En 1940 il est élu à l’Académie Suédoise, alors que paraît Le Nain. Ce roman, comme Barabbas (1950) et La Sybille (1956) aborde la relation de l’Homme à Dieu, usant de puissantes allégories. Fondés sur des thèmes historiques ou légendaires, ces œuvres évoquent le folklore et la fantaisie épique. On y décèle la résurgence de questionnements sur la foi, la guerre, la peste, la condamnation à mort. Ces romans n’hésitent pas à explorer l’état physique de l’homme, comme l’état de son âme. Caractérisés par une conscience perçante de la condition humaine dans sa gloire et son absurdité, ils sont riches de symbolismes éloquents.


Barabbas a très vite attiré l’attention et la reconnaissance de la communauté littéraire internationale. Cette nouvelle oeuvre vaut à Pär Lagerkvist de recevoir en 1951 le Prix Nobel de Littérature, qu’il accepte avec sa modestie habituelle : « C’est un si grand honneur qu’en vérité il convient de se demander si c’est un honneur mérité. Mais c’est là une question que je n’ai pas même osé me poser. Par bonheur, cette décision a été prise en dehors de moi et j’ai le sentiment tout à fait agréable de n’être en rien responsable ».


Parmi ses admirateurs, André Gide, lui aussi lauréat du Prix Nobel (1947), écrit dans une lettre à Lucien Maury, traducteur du texte : « N’en doutons pas, le Barabbas de Pär Lagerkvist est un livre remarquable ». Selon Gide, sa réussite, était « de s’être maintenu sans défaillance sur cette corde raide tendue à travers les ténèbres, entre le monde réel et le monde de la foi.».


En 1956 Pär Lagerkvist gagne un autre prix européen : le Grand Prix Littéraire de la Ville de Paris.


En 1960 il publie La Mort d’Ahasverus, et en 1962 Le Pelerin de la Mer.

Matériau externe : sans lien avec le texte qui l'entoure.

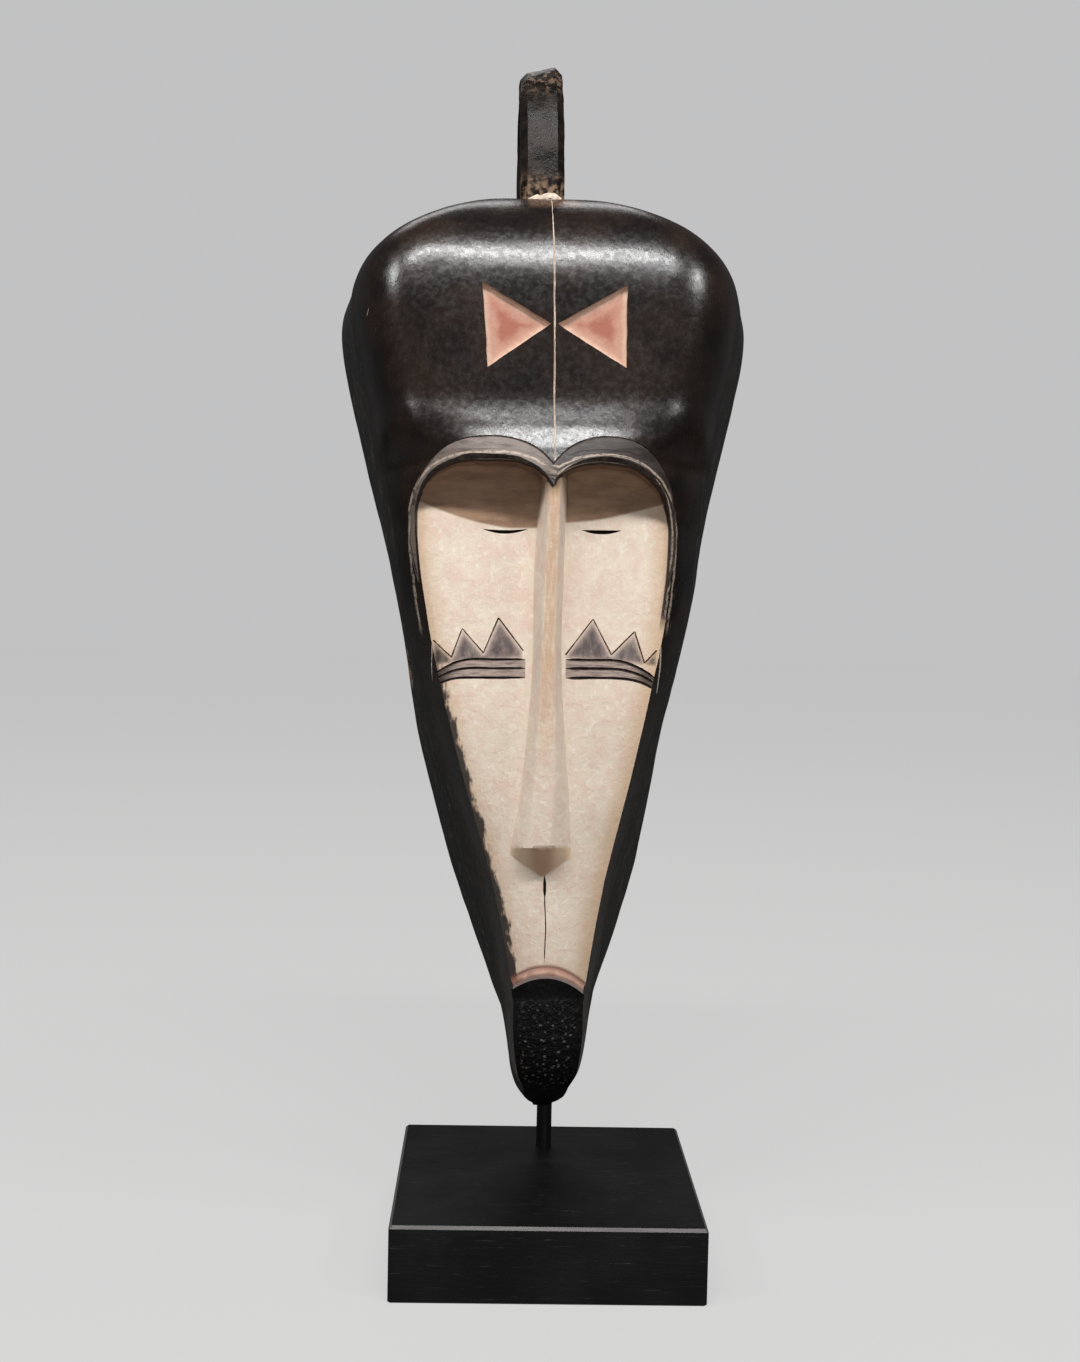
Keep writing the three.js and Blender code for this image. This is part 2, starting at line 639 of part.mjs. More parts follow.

La Terre Sainte suit en 1964. Les trois romans se rapportent aux légendes du Juif Errant.


Malgré les honneurs, Pär Lagerkvist garde dans son existence la même simplicité que dans ses livres, simplicité puisée, disait-il, dans les chansons tribales africaines et les hymnes aztèques. «Croyant sans foi ou athée religieux”, comme il se définissait lui-même, Pär Lagerkvist meurt le 11 Juillet 1974.